Кн. Голицын защищает Каткова от нареканья в симпатиях к Франции; он говорит, что "знамя Каткова было белизны незапятнанной", что "красной, пунцовой республике" этот русский патриот сочувствовать не мог. Он очень высоко вообще ценит Каткова, хотя и замечает в одном месте, что страстность покойного "оппортуниста" нашего и в деле чисто практического соглашения с представителями деятельной французской политики перешла в последнее время за должную черту... Кн. Голицын утверждает, что "по слухам, Катков вступил в ненужные переговоры с влиятельными людьми вашей (французской) нации; он дозволил некоторым друзьям своим свидания с вождями ваших партий... действия, которые у нас (в России) в высших сферах не были бы одобрены"...
И конечно, если эти слухи справедливы, то одобрять тут нечего; особенно в наше время "благодетельной гласности" и т. д. Если бы Катков был не публицист, а прямо и просто человек власти, министр, напр., то это было бы, может быть, очень полезно.

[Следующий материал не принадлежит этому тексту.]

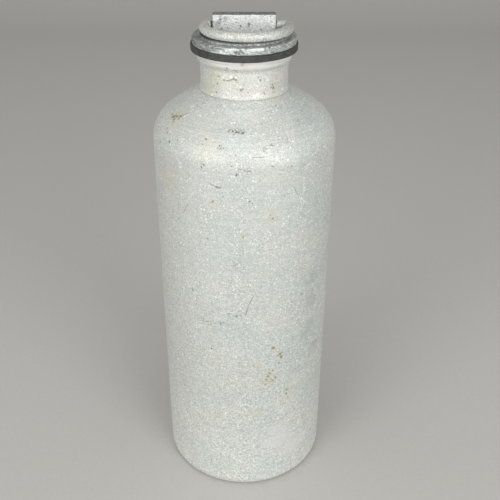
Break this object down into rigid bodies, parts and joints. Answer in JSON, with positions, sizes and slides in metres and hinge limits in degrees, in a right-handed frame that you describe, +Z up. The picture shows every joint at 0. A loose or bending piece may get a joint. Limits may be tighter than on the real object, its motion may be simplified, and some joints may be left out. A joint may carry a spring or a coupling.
{
  "type": "screw-stopper metal bottle",
  "caption": "Tall round single-wall metal bottle with a sloped shoulder, short threaded neck, flat rubber gasket and a screw stopper carrying a flat grip lug and a swinging wire bail.",
  "frame": {"origin": "centre of the base, on the plane that the bottle stands on", "axes": "+Z up along the bottle's axis; the bail lies towards -Y, the side that the picture shows; +X along the grip lug, to the right in the picture"},
  "size_m": [0.083, 0.083, 0.2372],
  "materials": {
    "shell_metal": "matt blasted, pale grey, pitted and scuffed",
    "neck_metal": "matt, with a turned brighter collar under the gasket",
    "gasket_rubber": "matt black rubber",
    "stopper_metal": "dull oxidised grey with bright worn scuffs on the rim",
    "lug_metal": "matt pale grey, top face worn dark",
    "bail_metal": "matt pale grey round wire"
  },
  "bodies": {
    "bottle": {"shell": "shell_metal", "neck_ring": "neck_metal"},
    "seal": {"gasket": "gasket_rubber"},
    "stopper_head": {"stopper": "stopper_metal", "grip_lug": "lug_metal"},
    "bail_loop": {"bail": "bail_metal"}
  },
  "joints": [
    {"name": "stopper_lift", "type": "slide", "parent": "bottle", "child": "seal", "axis": [0, 0, 1], "range_m": [0, 0.02]},
    {"name": "stopper_turn", "type": "hinge", "parent": "seal", "child": "stopper_head", "pos_m": [0, 0, 0.2253], "axis": [0, 0, 1], "range_deg": [0, 1800]},
    {"name": "bail_swing", "type": "hinge", "parent": "stopper_head", "child": "bail_loop", "pos_m": [0, 0, 0.23225], "axis": [-1, 0, 0], "range_deg": [0, 180]}
  ],
  "couplings": [
    {"joint": "stopper_turn", "follows": "stopper_lift", "rad_per_m": 1570.8}
  ]
}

В старину ни публика, ни газеты, ни депутаты национальных собраний не мешали своему правительству делать дело тайно, не спеша и солидно. Теперь не то. Какое-то жужжание вокруг, неясное, глухое, но несносное... Всем надо судить, говорить, писать, советовать, ораторствовать; надо изумляться, как еще нынешние дипломаты могут вести серьезные дела! То друг друга опровергающие слухи, то повторение одного и того же известия с ничтожными поправками; все мелькает, все рябит в глазах, сливается в какой-то бледной, полинявшей пестроте... Никогда почти нельзя понять ясно, кто именно чего ищет и желает, — государь ли той или другой страны? Правительство ли то или другое в совокупности своих главных сил? Нация ли? И какая часть нации. "Франция ищет"... "Россия желает"... Какая Франция? Какая Россия? Все это так сложно и темно!